Le pinceau de Leslie avait la grâce et l’esprit requis pour le genre d’œuvres auquel il l’avait voué. M. Tom Taylor, son biographe et son admirateur, n’a aucune peine à mettre en relief ces qualités incontestables. En revanche, et nous ne saurions trop l’en louer, — car il faut du courage pour atténuer de propos délibéré l’homme dont on raconte la vie, — M. Taylor ne dissimule aucun des défauts saillans qui retinrent Leslie au second rang. Nous avons entendu les aveux sincères de Leslie lui-même, confessant qu’il ne possédait pas les instincts du coloriste, don de nature que l’art ne remplace jamais.
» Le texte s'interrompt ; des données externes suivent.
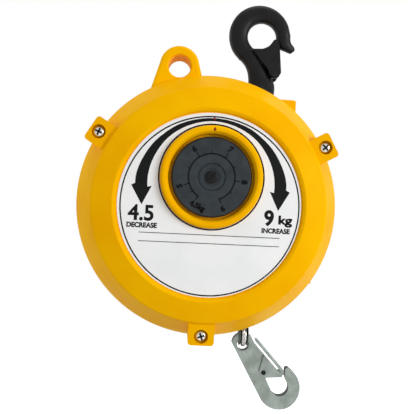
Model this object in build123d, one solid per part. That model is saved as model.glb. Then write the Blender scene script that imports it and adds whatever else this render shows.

Il y suppléa, — c’est toujours ce qu’on remarque dans les talens incomplets, — par sa docilité à écouter les conseils des hommes chez qui lui semblaient abonder ces aptitudes naturelles dont il se sentait privé. Newton et Constable exercèrent sur lui une influence décisive. C’est pour ainsi dire sous la dictée du premier qu’il peignit son Sancho chez la duchesse[1]. Les conseils et les leçons du second se retrouvent dans le chef-d’œuvre du peintre, arrivé dès 1838 à sa seconde manière, un Don Quichotte à la table du duc. Peu à peu cependant, comme il advient de tout ce qui est procédé d’emprunt, l’imitation de Constable conduisit Leslie à l’abus des tons blanchâtres et crayeux (chalkyness), de même que, s’inspirant aussi des Hooghes et des Terburg, il employa trop fréquemment les tons éclatans du vermillon,

  1. Celui qui est à Petworth, car il existe au moins deux et peut-être trois répliques de ce sujet, qui avait singulièrement plu aux amateurs anglais. Une de ces copies faisait partie de la collection Vernon ; une autre avait été peinte pour Samuel Rogers, le banquier-poète. Collerci, en 1855, fut vendue aux enchères, avec la précieuse collection, dont elle faisait partie, et monta jusqu’à la somme de 1,150 guinées 28,750 francs, au grand scandale d’un amateur de province, qui, s’extasiant, disait à un inconnu placé près de lui : « God gracious me ! miséricorde ! onze cent cinquante guinées pour un Leslie… Pareille chose n’est-elle pas incroyable ?… — Monstrueuse, monsieur, dites monstrueuse !… » lui répondit ce voisin avec l’accent le plus convaincu. Or c’était Leslie lui-même, qui rentra chez lui, riant encore aux éclats de cette plaisante rencontre.